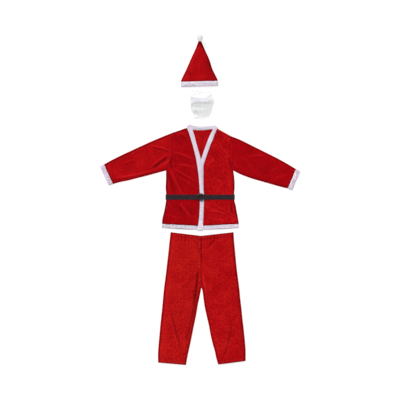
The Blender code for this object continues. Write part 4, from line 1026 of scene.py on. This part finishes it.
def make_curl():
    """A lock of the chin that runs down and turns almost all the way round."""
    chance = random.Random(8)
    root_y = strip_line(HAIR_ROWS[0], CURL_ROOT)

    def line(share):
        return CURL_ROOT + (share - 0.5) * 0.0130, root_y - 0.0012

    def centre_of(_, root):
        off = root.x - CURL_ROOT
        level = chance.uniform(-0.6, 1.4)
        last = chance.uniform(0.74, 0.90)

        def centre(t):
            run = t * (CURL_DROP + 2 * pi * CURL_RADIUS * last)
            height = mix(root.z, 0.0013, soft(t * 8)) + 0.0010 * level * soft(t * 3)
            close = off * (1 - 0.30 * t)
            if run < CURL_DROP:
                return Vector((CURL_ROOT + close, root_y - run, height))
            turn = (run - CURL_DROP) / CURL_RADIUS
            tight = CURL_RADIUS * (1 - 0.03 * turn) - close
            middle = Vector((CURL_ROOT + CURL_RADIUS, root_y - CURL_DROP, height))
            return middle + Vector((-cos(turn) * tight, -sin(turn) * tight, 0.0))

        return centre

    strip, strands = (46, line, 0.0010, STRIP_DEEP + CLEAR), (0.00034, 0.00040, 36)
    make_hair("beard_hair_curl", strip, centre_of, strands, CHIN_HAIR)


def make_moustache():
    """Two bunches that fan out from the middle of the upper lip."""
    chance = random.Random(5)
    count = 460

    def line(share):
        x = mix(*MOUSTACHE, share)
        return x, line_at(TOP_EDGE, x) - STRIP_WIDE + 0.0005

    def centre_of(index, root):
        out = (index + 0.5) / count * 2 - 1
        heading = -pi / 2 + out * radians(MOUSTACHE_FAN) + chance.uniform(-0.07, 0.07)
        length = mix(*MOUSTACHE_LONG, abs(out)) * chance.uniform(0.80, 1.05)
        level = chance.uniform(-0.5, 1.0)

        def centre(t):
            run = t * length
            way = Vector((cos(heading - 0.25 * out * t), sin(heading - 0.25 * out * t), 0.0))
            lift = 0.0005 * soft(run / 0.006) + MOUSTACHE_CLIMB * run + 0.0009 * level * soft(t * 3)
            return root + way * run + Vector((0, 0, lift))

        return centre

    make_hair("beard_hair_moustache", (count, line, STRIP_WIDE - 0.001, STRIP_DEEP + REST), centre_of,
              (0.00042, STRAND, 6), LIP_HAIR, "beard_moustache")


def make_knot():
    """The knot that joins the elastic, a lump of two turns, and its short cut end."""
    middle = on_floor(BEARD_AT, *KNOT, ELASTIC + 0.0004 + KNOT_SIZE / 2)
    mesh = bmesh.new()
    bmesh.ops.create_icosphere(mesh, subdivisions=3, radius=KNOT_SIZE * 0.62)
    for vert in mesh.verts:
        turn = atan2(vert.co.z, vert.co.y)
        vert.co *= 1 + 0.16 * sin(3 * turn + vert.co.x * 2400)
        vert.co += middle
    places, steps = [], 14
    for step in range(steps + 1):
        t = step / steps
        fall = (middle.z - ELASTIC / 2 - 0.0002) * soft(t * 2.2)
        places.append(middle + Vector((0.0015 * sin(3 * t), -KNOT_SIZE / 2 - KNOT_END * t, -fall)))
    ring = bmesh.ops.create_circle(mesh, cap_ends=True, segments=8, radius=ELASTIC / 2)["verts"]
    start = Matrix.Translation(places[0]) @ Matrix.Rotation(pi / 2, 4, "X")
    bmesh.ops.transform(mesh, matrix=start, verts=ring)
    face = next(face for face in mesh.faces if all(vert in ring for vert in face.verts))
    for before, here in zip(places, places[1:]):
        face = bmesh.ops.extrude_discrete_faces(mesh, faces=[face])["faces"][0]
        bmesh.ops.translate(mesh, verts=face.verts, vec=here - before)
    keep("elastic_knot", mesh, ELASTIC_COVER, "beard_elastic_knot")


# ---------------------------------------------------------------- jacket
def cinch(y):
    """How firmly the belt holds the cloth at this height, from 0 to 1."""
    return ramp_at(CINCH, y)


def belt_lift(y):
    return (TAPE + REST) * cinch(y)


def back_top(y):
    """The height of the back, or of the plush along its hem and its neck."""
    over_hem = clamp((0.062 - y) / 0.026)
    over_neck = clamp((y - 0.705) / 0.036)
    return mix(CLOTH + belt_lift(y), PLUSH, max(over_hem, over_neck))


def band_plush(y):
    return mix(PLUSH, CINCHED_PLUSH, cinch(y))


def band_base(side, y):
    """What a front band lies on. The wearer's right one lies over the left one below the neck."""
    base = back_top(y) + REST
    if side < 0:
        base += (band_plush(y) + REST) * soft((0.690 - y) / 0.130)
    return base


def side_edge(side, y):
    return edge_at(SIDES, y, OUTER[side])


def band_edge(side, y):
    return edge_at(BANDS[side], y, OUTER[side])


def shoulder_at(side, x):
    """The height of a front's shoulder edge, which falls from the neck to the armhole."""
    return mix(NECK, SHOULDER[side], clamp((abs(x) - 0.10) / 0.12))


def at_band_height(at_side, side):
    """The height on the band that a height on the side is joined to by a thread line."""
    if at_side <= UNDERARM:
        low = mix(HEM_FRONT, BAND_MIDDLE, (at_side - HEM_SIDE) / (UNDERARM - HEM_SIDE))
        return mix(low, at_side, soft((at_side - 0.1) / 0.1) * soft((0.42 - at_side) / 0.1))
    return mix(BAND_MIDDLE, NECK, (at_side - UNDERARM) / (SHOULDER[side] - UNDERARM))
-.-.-
**EXERCISE**
From the first line of the data through the line with "last = chance.uniform(0.74, 0.90)", quote each line exactly and add nothing else.

**FULL OUTPUT**
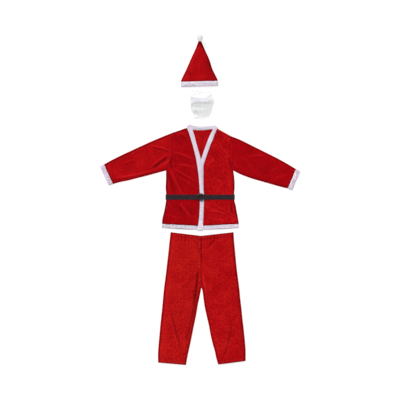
The Blender code for this object continues. Write part 4, from line 1026 of scene.py on. This part finishes it.
def make_curl():
    """A lock of the chin that runs down and turns almost all the way round."""
    chance = random.Random(8)
    root_y = strip_line(HAIR_ROWS[0], CURL_ROOT)

    def line(share):
        return CURL_ROOT + (share - 0.5) * 0.0130, root_y - 0.0012

    def centre_of(_, root):
        off = root.x - CURL_ROOT
        level = chance.uniform(-0.6, 1.4)
        last = chance.uniform(0.74, 0.90)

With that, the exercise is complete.